6 Responses to “The benefits of serializing audiobooks”

  1. Duane Says:

    If this (recommendation engine) is true, Evo, then I hope you’re going in a different direction than the typical “rate it 1-5 and leave a comment” system that so many directories do. Those just don’t provide a meaningful amount of information for finding new podcasts. If anything they make it worse for us listeners because it encourages the authors to nag “Go vote for me!” every episode. And then all you end up getting anyway is people either voting 1 and saying they hated it, or 5 and saying they loved it, and very rarely anything useful in the middle. Ironically the people that do write a small treatise on the subject end up getting ignored because nobody has that kind of attention span anymore. You can’t win. :)

    What I’d like to see is something more along the lines of “People who subscribed to this book also subscribed to…” because it’s harder to stuff the ballot box that way. You could measure people who are actively subscribed, not just people who subscribed and then cancelled. Subscribing and then cancelling could even be seen as a different sort of information, since it’s a different behavior than never subscribing at all. I’m willing to give lots of books a try, but I have no problem bailing out on them if I find myself hitting that skip button and never coming back to it.

    Duane

  2. TString Says:

    Well I’m here from Falcon Twin, so you can thank Bman for at least one new listener (and from the forums, quite a few more than 1).

    Anyway, for the rating system.
    Possibilities:

    Develop a ratio of “Episode 1:Episode X” downloads that could be used to track people’s interest. I.E. track people who download Episode 1, and develop a rating based on whether or not they come back for more.

    Problems: Vulnerable to ’subscribe and forget,’ doesn’t track ongoing books very well.

    “People who subscribe to X also subscribe to Y” Solid, if unexciting. I’d throw in a bias towards new content in there which should correct for things like one great book showing up everywhere. Maybe ratchet the bias up for long-term subscribers (i.e. the longer you’ve been a member, the newer the content that you see is). Bias is hard to program, in my humble experience - at least properly.

    “We Recommend…” The user fills out a short questionarre, and gets feedback based on what other people with similar responses subscribe to. Obviously, the more people fill it out, the more people will WANT to fill it out.
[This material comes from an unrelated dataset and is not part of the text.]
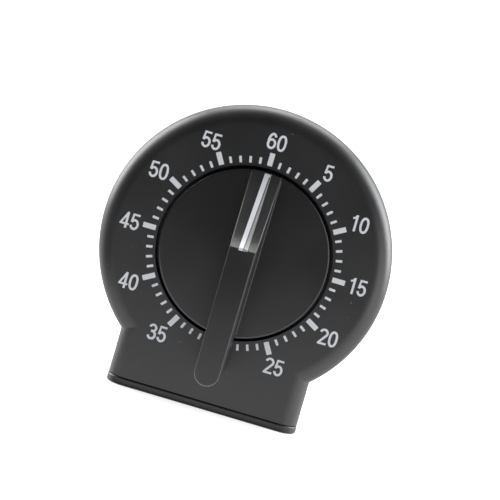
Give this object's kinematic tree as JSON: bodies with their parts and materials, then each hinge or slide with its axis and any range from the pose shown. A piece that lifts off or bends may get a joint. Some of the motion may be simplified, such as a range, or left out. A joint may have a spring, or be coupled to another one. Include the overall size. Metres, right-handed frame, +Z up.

That’s a flaw of the system, though (the first person will get zero benefit, at least initially - actually, more like the first hundred).

  3. paul Says:

    I really like Duane’s idea of using a “people who subscribed to this book also subscribed to…”system . As a listener/consumer/reader I find this a really useful tool on sites like Amazon, for example, and as the podcast novel format grows I would imagine that it would be a little less controversial and much fairer than the dreaded “five star” rating system that so many websites use, which really tells you nothing useful.
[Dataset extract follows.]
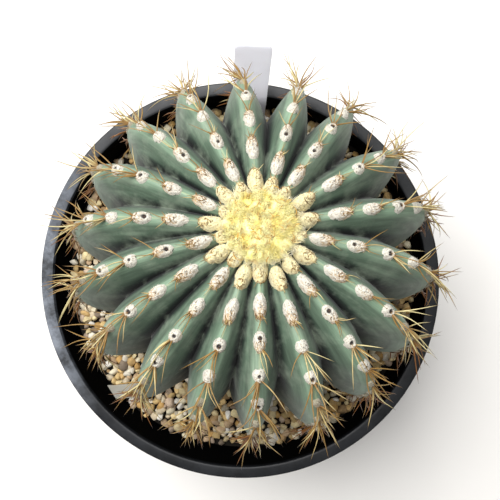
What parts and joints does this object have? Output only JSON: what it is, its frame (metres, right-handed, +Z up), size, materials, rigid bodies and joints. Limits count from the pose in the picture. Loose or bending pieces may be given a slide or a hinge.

    Its also much kinder to those podcasters who, at the end of the day, actually go to the trouble of writing, reading and uploading their books for FREE for us punters to enjoy.

  4. erik Says:

    “I don’t like going there and seeing lots of completed
    podiobooks; one of the things I find so compelling about podcasting is following
    along with things that are brand new.”
    Thank god for the flexibility of the system! I can’t stand the preverbial …to be continued… If I am really in to a book the last thing I want to do is wait a week for the next 30-45 mins of reading. To each his own even I suppose.
    “There are too many books, and just finding stuff that
    interests me by chance requires a lot of time or extremely good luck.”
    Oy? Maybe it’s just me, and my partiality on the part of being totally blind and getting most of my information audibly anyway, but how can one have too many audiobooks? I can easily read 3 unabridged audiobooks a week, especially when I am working or in the summer when I walk all around town with an earphone on one ear.
    It’s always nice to see podiobooks.com growing, but honestly. 100 titles isn’t an overwelming prospect, especially when you consider that a large preportion are in the scifi and fantacy genras. How does he choose his 2 audible titles a month or whatever I wonder.

    I’m sure this guy is in a very small demographic of users who think too much choice is a good thing. For myself, I plan to listen to a very large per sentage of the podiobooks.com catalog, and the order in which I do that depends purely on whim of the moment.

  5. Bert Says:

    Listening to a book before it is completed is risky. What if it is never finished and you’re left hanging in the middle of the story?

    Some books have been incomplete for several months (such as the ex-wifes). Is a new installment forthcoming? Or did the author get bored and simply quit?

    Each to his own, but I personally won’t start listening to an audio book anymore until it’s completely finished and on my harddrive.

    Have fun,
    Bert

  6. Evo Says:

    Bert -

    While there is no doubt that subscription numbers on books can and do raise when the book is finished, I feel the need to put your perceived risks in perspective. The vast majority of our in-progress books do in fact complete. In fact, of the 95 titles we currently have live on the system, only three of them appear to be in some sort of extended limbo. That’s a pretty small percentage.

    Also, we have a system that notifies us when a book is “slow”. We contact the author and see how we can help. The biggest motivator for an author is to know that folks are listening, waiting on new chapters.